In 1977 he left CIÉ to concentrate on writing and broadcasting. On television, he wrote and presented an account of his childhood home Durrow entitled My Own Place (RTÉ) and a history of Skellig Michael entitled Sceilg Mhichíl: The Edge of Europe (BBC). On radio he was a regular contributor to the Thomas Davis Lectures, On This Day, Sunday Miscellany and Mo Cheol Thú on RTÉ as well as representing the Republic of Ireland, a guest team on Round Britain Quiz (BBC). For The Irish Times he wrote a regular feature entitled Outings as well as contributing to the magazine Ireland of the Welcomes.

In 1980 he was appointed Dean of The School of Irish Studies, a Dublin-based institution providing study abroad courses, principally for North American university students. In 1992 he was appointed adjunct professor, Irish Studies at the University of Limerick. During this time he continued to actively pursue the promotion of Irish literature and arts. He served on the board of Cumann Merriman for many years and was Director of the Merriman Summer School on three occasions. From 1982 he was Irish Trustee of the James Joyce International Foundation and was Director of the James Joyce XIII International Symposium in Dublin in June 1992. He served as a founding director of the James Joyce Centre and was elected a Shareholder of the Abbey Theatre.

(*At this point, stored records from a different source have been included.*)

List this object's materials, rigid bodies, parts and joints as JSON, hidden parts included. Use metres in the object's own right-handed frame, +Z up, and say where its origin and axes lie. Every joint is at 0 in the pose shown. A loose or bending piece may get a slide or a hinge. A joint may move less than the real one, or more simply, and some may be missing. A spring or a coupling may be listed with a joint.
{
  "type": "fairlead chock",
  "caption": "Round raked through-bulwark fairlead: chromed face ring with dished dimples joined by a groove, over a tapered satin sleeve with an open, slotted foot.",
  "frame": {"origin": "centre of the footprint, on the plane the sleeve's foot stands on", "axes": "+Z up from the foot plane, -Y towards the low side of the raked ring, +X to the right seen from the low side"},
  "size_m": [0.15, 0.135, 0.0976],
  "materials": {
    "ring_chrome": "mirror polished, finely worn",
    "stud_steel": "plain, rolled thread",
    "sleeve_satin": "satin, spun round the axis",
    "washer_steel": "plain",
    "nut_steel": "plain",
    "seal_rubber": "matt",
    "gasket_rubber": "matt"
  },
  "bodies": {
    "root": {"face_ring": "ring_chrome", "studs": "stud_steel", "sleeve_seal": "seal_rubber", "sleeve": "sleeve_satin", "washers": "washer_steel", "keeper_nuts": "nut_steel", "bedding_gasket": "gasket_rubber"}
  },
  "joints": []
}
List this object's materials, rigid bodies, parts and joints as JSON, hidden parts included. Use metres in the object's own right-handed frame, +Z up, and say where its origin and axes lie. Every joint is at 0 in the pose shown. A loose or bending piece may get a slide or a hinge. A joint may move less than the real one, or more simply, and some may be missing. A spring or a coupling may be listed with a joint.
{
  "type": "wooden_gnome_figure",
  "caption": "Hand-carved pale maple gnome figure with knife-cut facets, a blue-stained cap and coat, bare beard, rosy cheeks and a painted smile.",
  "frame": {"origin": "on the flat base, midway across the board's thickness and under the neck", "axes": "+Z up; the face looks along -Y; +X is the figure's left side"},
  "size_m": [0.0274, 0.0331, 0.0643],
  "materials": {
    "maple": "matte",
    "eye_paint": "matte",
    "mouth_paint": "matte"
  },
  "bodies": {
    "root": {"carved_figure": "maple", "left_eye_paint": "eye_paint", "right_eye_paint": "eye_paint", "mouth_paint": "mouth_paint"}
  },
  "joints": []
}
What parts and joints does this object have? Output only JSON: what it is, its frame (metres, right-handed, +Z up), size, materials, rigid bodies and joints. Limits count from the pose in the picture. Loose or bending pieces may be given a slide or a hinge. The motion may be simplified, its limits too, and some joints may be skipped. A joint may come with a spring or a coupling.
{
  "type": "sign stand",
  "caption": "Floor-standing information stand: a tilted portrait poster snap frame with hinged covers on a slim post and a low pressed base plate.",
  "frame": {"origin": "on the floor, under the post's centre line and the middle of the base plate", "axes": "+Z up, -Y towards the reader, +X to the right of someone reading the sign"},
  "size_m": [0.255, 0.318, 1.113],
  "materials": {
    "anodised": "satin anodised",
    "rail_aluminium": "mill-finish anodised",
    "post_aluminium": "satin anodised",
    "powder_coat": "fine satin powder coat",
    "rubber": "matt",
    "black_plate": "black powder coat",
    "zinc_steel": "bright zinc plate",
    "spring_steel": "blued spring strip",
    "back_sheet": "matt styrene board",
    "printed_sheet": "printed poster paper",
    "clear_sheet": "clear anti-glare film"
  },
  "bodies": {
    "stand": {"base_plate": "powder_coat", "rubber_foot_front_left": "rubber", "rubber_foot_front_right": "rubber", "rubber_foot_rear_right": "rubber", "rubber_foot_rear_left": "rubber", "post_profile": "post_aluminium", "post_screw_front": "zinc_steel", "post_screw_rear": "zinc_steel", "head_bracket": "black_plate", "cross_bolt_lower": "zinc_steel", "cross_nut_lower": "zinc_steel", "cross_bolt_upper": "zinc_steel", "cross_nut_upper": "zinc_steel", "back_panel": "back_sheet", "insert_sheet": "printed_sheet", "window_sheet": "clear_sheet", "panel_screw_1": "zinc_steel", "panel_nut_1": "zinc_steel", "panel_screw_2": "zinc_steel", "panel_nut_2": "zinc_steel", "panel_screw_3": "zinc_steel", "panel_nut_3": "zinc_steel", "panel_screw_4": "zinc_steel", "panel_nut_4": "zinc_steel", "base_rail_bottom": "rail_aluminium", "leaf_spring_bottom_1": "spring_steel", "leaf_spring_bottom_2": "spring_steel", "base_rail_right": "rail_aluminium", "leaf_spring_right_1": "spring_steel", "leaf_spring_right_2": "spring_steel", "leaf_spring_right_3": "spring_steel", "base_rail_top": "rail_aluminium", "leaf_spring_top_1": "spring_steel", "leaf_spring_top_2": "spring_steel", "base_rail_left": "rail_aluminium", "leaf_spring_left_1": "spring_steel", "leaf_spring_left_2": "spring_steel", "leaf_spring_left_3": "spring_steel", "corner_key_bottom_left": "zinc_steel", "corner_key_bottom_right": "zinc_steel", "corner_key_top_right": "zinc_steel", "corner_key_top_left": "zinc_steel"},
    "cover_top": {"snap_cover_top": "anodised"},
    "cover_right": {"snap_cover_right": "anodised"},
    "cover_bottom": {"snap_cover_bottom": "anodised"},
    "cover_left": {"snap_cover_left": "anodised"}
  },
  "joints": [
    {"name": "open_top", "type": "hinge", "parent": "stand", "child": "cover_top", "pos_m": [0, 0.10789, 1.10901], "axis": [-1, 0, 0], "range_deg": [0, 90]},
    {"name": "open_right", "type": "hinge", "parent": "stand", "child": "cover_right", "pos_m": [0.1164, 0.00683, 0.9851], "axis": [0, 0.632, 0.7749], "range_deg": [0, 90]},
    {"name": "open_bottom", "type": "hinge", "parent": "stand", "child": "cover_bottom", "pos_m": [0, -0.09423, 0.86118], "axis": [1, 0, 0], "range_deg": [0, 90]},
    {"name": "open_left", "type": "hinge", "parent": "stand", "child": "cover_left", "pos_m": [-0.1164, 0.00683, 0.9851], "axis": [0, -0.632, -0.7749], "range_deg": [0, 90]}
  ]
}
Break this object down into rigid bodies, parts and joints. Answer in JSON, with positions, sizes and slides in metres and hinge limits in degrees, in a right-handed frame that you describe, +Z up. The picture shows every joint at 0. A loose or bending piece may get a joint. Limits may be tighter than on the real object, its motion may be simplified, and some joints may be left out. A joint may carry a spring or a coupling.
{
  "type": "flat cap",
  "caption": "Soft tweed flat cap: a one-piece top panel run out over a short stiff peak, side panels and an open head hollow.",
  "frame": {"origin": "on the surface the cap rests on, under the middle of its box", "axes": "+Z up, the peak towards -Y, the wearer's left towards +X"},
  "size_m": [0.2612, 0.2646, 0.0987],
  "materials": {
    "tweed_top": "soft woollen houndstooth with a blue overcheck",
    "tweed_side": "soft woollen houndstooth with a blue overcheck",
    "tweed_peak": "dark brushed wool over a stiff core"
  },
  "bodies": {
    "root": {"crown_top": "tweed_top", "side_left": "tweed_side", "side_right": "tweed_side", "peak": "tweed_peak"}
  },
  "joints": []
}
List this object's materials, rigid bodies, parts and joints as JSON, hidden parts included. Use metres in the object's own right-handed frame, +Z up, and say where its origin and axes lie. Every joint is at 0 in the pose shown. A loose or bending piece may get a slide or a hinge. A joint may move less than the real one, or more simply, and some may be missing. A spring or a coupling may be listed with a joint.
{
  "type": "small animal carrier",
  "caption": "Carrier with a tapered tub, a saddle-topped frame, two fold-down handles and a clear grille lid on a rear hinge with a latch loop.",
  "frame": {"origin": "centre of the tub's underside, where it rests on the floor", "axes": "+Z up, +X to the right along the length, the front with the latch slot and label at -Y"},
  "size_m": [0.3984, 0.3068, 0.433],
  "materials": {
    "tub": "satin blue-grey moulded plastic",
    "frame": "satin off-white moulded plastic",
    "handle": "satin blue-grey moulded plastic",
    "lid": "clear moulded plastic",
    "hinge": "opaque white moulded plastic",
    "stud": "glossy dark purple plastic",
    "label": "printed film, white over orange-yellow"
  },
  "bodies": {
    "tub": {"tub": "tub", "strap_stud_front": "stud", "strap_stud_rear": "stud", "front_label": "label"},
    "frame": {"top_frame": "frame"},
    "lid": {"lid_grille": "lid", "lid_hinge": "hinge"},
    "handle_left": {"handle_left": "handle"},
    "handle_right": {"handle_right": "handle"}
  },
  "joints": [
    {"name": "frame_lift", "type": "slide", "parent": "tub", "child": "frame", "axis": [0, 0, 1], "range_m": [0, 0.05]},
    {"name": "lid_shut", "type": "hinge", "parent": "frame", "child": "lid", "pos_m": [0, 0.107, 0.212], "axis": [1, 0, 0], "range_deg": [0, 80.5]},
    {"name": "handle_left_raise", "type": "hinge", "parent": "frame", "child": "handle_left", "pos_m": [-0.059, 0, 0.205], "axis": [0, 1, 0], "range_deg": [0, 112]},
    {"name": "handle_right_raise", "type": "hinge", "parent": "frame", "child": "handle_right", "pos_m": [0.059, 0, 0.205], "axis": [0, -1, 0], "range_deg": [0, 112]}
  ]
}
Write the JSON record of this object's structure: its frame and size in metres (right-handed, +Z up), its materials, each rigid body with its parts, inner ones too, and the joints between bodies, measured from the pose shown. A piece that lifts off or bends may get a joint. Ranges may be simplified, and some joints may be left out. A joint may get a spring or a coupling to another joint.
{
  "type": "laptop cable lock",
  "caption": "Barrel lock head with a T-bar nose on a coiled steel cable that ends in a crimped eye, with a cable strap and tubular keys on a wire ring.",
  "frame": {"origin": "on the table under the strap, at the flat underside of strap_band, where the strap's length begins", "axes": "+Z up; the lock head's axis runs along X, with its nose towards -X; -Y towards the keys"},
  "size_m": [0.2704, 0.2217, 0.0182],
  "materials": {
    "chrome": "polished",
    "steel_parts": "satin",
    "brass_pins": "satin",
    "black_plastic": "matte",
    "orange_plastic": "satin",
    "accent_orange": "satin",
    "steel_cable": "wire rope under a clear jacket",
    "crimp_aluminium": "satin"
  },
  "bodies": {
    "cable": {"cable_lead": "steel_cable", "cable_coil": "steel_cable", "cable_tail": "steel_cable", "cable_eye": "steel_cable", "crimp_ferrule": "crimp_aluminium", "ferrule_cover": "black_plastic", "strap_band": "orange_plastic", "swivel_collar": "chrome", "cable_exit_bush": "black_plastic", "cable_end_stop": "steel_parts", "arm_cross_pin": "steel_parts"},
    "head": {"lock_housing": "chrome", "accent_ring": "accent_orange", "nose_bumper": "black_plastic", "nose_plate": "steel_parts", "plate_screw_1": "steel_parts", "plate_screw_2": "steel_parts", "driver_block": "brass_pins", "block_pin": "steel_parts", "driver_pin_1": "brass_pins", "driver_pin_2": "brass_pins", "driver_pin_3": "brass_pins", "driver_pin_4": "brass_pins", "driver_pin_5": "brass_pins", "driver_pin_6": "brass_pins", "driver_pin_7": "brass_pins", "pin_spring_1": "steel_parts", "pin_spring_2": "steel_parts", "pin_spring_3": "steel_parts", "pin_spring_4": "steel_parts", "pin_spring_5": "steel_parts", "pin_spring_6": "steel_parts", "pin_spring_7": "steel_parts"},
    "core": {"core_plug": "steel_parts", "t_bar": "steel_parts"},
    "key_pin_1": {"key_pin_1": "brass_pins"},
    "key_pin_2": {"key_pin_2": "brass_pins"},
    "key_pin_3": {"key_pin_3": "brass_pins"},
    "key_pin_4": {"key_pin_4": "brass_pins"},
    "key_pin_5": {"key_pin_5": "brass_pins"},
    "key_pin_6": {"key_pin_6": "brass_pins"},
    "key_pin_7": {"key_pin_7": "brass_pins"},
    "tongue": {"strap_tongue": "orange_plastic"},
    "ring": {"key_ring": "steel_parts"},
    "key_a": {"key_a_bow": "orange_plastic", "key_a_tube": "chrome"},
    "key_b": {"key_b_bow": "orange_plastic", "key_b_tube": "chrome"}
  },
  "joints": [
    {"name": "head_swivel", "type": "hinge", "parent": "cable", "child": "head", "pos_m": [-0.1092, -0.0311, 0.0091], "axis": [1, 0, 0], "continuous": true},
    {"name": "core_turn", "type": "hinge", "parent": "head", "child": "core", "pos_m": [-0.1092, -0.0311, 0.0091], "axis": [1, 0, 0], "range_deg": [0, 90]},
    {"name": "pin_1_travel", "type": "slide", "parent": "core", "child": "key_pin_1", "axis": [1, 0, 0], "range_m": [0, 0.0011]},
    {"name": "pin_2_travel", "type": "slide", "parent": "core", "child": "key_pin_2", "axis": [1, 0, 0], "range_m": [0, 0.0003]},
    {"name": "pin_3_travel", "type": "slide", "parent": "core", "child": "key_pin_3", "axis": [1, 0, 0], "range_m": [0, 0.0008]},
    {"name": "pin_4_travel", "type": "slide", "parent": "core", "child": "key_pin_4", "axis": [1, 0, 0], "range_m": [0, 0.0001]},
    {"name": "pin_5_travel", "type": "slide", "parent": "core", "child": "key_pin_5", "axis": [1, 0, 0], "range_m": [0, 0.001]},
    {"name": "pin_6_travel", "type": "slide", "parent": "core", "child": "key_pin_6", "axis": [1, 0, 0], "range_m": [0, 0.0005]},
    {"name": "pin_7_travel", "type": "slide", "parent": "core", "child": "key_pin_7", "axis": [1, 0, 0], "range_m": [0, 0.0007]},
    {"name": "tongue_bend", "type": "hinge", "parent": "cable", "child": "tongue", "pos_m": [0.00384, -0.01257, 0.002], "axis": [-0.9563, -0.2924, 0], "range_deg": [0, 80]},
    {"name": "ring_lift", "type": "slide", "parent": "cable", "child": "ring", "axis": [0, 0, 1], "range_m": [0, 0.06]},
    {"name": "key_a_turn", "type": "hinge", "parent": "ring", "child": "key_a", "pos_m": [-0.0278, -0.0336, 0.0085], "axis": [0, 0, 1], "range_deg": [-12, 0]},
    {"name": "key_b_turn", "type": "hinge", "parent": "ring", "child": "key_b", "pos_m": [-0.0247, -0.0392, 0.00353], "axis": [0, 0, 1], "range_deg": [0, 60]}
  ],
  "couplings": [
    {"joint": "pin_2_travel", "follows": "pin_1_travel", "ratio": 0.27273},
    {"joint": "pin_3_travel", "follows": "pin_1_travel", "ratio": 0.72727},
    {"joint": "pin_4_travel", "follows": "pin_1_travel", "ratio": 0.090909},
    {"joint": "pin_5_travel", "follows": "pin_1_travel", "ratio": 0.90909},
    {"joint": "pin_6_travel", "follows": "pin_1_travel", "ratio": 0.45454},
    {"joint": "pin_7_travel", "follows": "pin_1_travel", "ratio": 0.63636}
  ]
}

From the early 1960s, one of his chief enthusiasms was The Burren region of County Clare. Indeed, for many years he worked towards a comprehensive study of the history, archaeology and topography of the region to be titled The Burren: The Fertile Rock which was never published. He did however support and advise the founders of the Burren College of Art as they were establishing the college and joined the faculty to lecture on Irish Studies. It was while leading a group of students on a visit to Black Head on the Burren that he died suddenly on 6 September 1996.